Authors:Anne Jokinen  Pekka Santtila  Niklas Ravaja  Sampsa Puttonen
Institution:Department of Psychology, Abo Akademi University, 20500 Turku, Finland.
Abstract:Guilty Knowledge Test measuring electrodermal reactions was carried out in order to investigate the quality of different questions and the validity of the test in a situation that resembled a true crime. Fifty participants were randomly assigned to commit one of two realistic mock crimes, and were later tested with GKTs concerning both the crime they had enacted and the one they had no knowledge of. Different scoring systems (SCRs and peak amplitudes as well as raw and standardised scores) were employed and compared when analyzing the results. Although there were some false positives, the test was able to differentiate between the groups of guilty and innocent participants.

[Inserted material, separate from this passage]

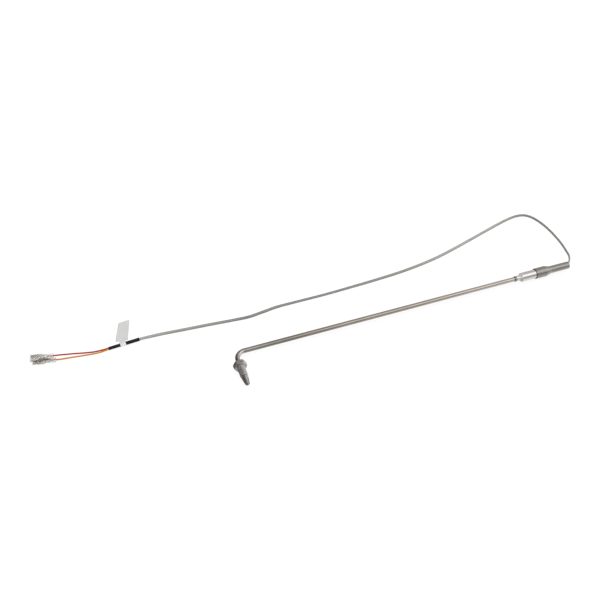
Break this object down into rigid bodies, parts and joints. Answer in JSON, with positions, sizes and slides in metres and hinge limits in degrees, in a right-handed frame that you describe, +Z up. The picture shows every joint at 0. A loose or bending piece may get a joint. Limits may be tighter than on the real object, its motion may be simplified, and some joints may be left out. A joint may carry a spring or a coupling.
{
  "type": "thermocouple",
  "caption": "Mineral-insulated thermocouple probe with a bent tip, captive union screw, transition sleeve, flat braided cable and hooded push-on terminals.",
  "frame": {"origin": "middle of the footprint of the rigid probe (sheath, union screw, ferrule and sleeve), on the surface that it lies on", "axes": "+X along the straight rod from the bent tip to the cable sleeve, -Y along the short leg towards the slotted nose, +Z up"},
  "size_m": [0.727, 0.1718, 0.0441],
  "materials": {
    "sheath_steel": "drawn stainless sheath, lightly oxidised, satin",
    "bright_steel": "bright turned stainless",
    "satin_steel": "satin swaged stainless",
    "plated_steel": "machined stainless, fine turning marks",
    "terminal_tin": "tin-plated sheet",
    "alloy_wire": "drawn thermocouple alloy",
    "oxide_powder": "matt compacted oxide",
    "cement": "matt cast cement",
    "cable_braid": "tight fine braid over glass-fibre insulation",
    "black_polyolefin": "shrunk polyolefin, soft sheen",
    "label_film": "semi-matt polyester film",
    "red_cover": "glass-fibre sleeving, varnished",
    "amber_cover": "glass-fibre sleeving, varnished",
    "clear_plastic": "soft clear PVC"
  },
  "bodies": {
    "probe": {"probe_sheath": "sheath_steel", "mineral_insulation": "oxide_powder", "conductor_positive": "alloy_wire", "conductor_negative": "alloy_wire", "hot_junction": "alloy_wire", "tip_cap": "sheath_steel", "slotted_nose": "plated_steel", "weld_ring": "satin_steel", "transition_ferrule": "bright_steel", "cement_potting": "cement", "splice_spacer": "oxide_powder", "splice_positive": "terminal_tin", "splice_negative": "terminal_tin", "lead_core_positive": "alloy_wire", "lead_core_negative": "alloy_wire", "cable_sleeve": "satin_steel", "cable_grommet": "black_polyolefin", "braided_cable": "cable_braid", "heat_shrink": "black_polyolefin", "cable_label": "label_film", "red_wire": "red_cover", "amber_wire": "amber_cover", "red_receptacle": "terminal_tin", "amber_receptacle": "terminal_tin", "red_core_strands": "alloy_wire", "amber_core_strands": "alloy_wire"},
    "union_screw": {"union_screw": "plated_steel"},
    "red_hood": {"red_hood": "clear_plastic"},
    "amber_hood": {"amber_hood": "clear_plastic"}
  },
  "joints": [
    {"name": "union_screw_spin", "type": "hinge", "parent": "probe", "child": "union_screw", "pos_m": [-0.22992, 0.00115, 0.0075], "axis": [0, -1, 0], "continuous": true},
    {"name": "red_hood_slide", "type": "slide", "parent": "probe", "child": "red_hood", "axis": [0.9848, -0.1736, 0], "range_m": [0, 0.008]},
    {"name": "amber_hood_slide", "type": "slide", "parent": "probe", "child": "amber_hood", "axis": [0.9681, -0.2504, 0], "range_m": [0, 0.008]}
  ]
}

With the best scoring systems, the test was able to classify up to 84% of the innocent and up to 76% of the guilty correctly according to a logistic regression analysis. ROC areas reflecting these same results reached values above .80. Questions on matters that demanded the participants' attention and were easier to remember had better discriminative power. With nearly all scoring methods, there was a significant interaction between the salience of the relevant items and the guilt of the participants. Participants reacted more strongly to salient relevant items when they were guilty, while no different reactions were observed for the non-salient items between guilty and innocent participants. It is suggested that, although the Guilty Knowledge Test appears to be a valid measure of guilty knowledge even in crimes that are close to real crimes, the principles on which guilty knowledge test questions are constructed should be more clearly specified.